Ya tenía Villaamil abierta la boca para decirle: «Mira, hijo, todo eso que te he contado de los altaritos es música. Te hemos engañado para que no te resistieses á salir de casa»; pero se contuvo, esperando que el propio Luis esclareciese con alguna idea primitiva, sugerida por su inocencia, el problema tremendo. Cadalsito montó una pierna sobre la rodilla de su abuelo, y echándole una mano al hombro para sostenerse bien, se dejó decir:

—Lo que yo quiero es que la abuela y la tía Milagros se vengan á vivir con Quintina.

—¿Y yo?—preguntó el anciano, atónito de la preterición.

—¿Tú? Te diré. Ya no te colocan... ¿entiendes? ya no te colocan, ni ahora ni nunca.

—¿Por dónde lo sabes? (con el alma atravesada en la garganta).

—Yo lo sé. Ni ahora ni nunca... Pero maldita la falta que te hace.

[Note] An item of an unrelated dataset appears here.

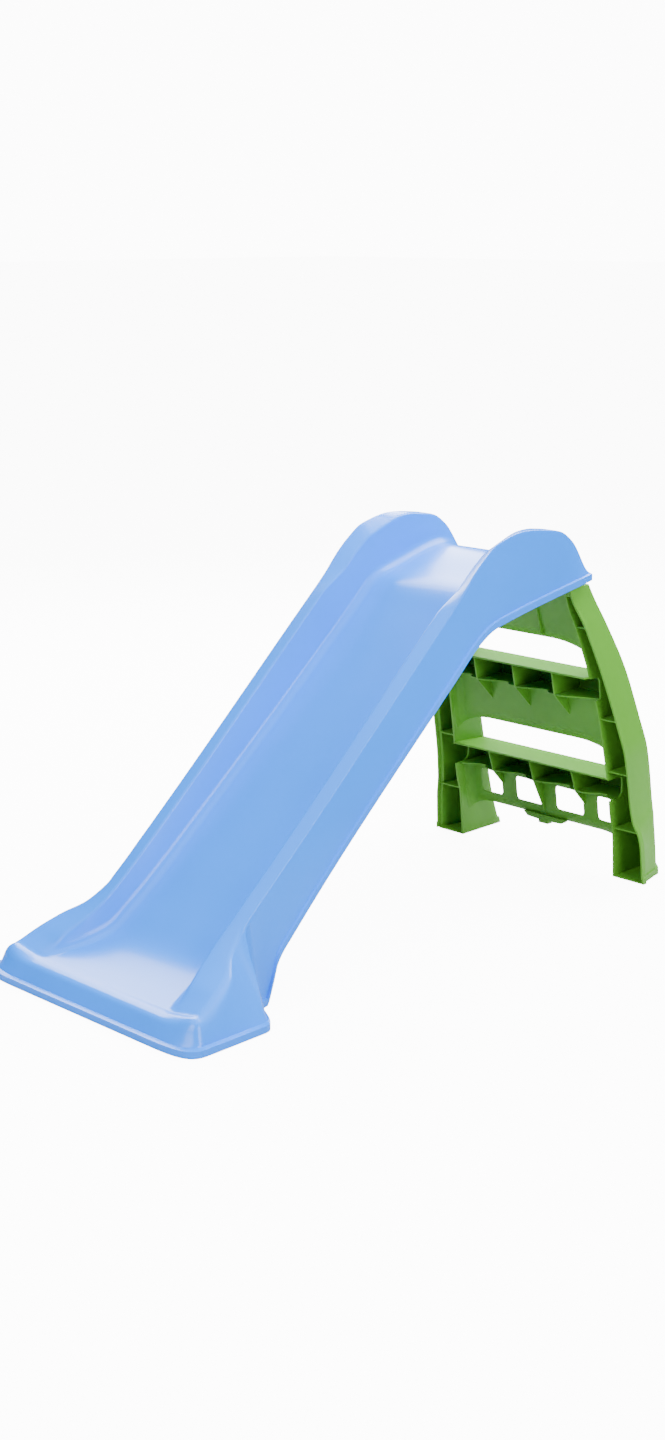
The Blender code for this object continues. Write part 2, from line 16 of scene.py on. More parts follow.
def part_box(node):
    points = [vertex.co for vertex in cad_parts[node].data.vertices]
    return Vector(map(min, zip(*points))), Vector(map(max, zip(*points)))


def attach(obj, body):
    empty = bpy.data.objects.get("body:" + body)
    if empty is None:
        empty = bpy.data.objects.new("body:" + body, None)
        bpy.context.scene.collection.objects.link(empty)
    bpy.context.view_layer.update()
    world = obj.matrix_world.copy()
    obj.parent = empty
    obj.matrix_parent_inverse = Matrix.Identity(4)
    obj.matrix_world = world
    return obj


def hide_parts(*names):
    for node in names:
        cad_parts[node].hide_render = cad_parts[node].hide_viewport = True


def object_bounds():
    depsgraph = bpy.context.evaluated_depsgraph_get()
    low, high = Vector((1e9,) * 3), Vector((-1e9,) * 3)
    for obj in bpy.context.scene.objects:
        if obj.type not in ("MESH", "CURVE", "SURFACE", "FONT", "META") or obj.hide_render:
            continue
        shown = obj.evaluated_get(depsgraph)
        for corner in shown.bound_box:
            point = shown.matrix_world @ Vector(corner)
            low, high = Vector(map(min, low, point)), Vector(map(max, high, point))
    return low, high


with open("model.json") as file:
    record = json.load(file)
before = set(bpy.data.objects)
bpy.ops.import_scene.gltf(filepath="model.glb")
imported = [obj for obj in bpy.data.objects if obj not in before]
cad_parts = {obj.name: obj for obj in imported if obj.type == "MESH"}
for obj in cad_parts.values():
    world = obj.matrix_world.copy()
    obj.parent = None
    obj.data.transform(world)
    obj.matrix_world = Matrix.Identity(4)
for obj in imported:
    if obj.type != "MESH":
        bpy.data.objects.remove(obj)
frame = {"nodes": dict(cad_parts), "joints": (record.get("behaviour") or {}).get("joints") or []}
cad_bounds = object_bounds()

# ---------------------------------------------------------------- sizes, in metres
SLIDE_WALL = 0.0030         # thickness of the slide's skin
LADDER_WALL = 0.0028        # thickness of the ladder's skin
RIB_WALL = 0.0022           # thickness of its ribs and gussets
EXIT_FRONT_Y = cad_bounds[0].y    # front edge of the slide
FOOT_TURN_Y = -0.491        # the front corners turn about points at this Y
REAR_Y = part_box("platform")[1].y    # rear edge of the slide
REAR_EDGE_Z = 0.4935        # height of the slide's rear edge
BAND = 0.011                # height of the border along the bottom of the outer wall
BAND_SLOPE = 0.001          # fall of the border's top towards its outer edge
REAR_TURN = 0.003           # drop of the skin over its last millimetre, where it turns down
EDGE_ROUND = 0.0007         # rounding of moulded edges
THIN_ROUND = 0.0004         # rounding of the edges of ribs, webs and shelves
THICK_ROUND = 0.0008        # rounding of the edges of solid blocks
SHARP = math.radians(38)    # edges that turn more than this are sharp

# ---------------------------------------------------------------- curves along the slide
# Each curve is a set of (Y, value) knots that smooth() reads between.
RIM_Z = ((-0.491, 0.044), (-0.460, 0.0575), (-0.425, 0.0735), (-0.395, 0.093), (-0.340, 0.137),
         (0.010, 0.450), (0.070, 0.505), (0.098, 0.535), (0.123, 0.556), (0.150, 0.5725),
         (0.210, 0.5835), (0.260, 0.5790), (0.293, 0.573), (0.321, 0.556), (0.343, 0.528),
         (0.3535, 0.5065))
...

—¿Cómo lo sabes? ¿Quién te lo ha dicho?

—Pues... yo... Te lo contaré; pero no lo digas á nadie... Veo á Dios... Me da así como un sueño, y entonces se me pone delante y me habla.

Tan asombrado estaba Villaamil, que no pudo hacer ninguna observación. El chico prosiguió:

—Tiene la barba blanca, es tan alto como tú, con un manto muy bonito... Me dice todo lo que pasa... y todo lo sabe, hasta lo que hacemos los chicos en la escuela...

—¿Y cuándo le has visto?

—Muchas veces: la primera en las Alarconas, después aquí cerca, y en el Congreso y en casa... Me da primero como un desmayo, me entra frío, y luego viene él y nos ponemos á charlar... ¿Qué, no lo crees?

—Sí, hijo, sí lo creo (con emoción vivísima); ¿pues no lo he de creer?

—Y anoche me dijo que no te colocarán, y que este mundo es muy malo, y que tú no tienes nada que hacer en él, y que cuanto más pronto te vayas al cielo, mejor.

—Mira tú lo que son las cosas: á mí me ha dicho lo mismo.

—¿Pero tú le ves también?

—No, tanto como verlo... no soy bastante puro para merecer esa gracia... pero me habla alguna vez que otra.

—Pues eso me dijo... Que morirte pronto es lo que te conviene, para que descanses y seas feliz.

El estupor de Villaamil fué inmenso. Eran las palabras de su nieto como revelación divina, de irrefragable autenticidad.

—¿Y á ti qué te cuenta el Señor?

—Que tengo que ser cura... ¿ves? lo mismo, lo mismito que yo deseaba... y que estudie mucho latín y aprenda pronto todas las cosas...

La mente del anciano se inundó, por decirlo así, de un sentido afirmativo, categórico, que excluía hasta la sombra de la duda, estableciendo el orden de ideas firmísimas á que debía responder en el acto la voluntad con decisión inquebrantable.

—Vamos, hijo, vamos á casa de la tía Quintina—dijo al nieto, levantándose y cogiéndole de la mano.

Le llevó aprisa, sin tomarse el trabajo de catequizarle con descripciones hiperbólicas de juguetes y chirimbolos sacro-recreativos. Al llamar á la puerta de Cabrera, Quintina en persona salió á abrir. Sentado en el último escalón, Villaamil cubrió de besos á su nieto, entrególe á su tía paterna, y bajó á escape sin siquiera dar á ésta los buenos días. Como al bajar creyese oir la voz del chiquillo que gimoteaba, avivó el paso y se puso en la calle con toda la celeridad que sus flojas piernas le permitían.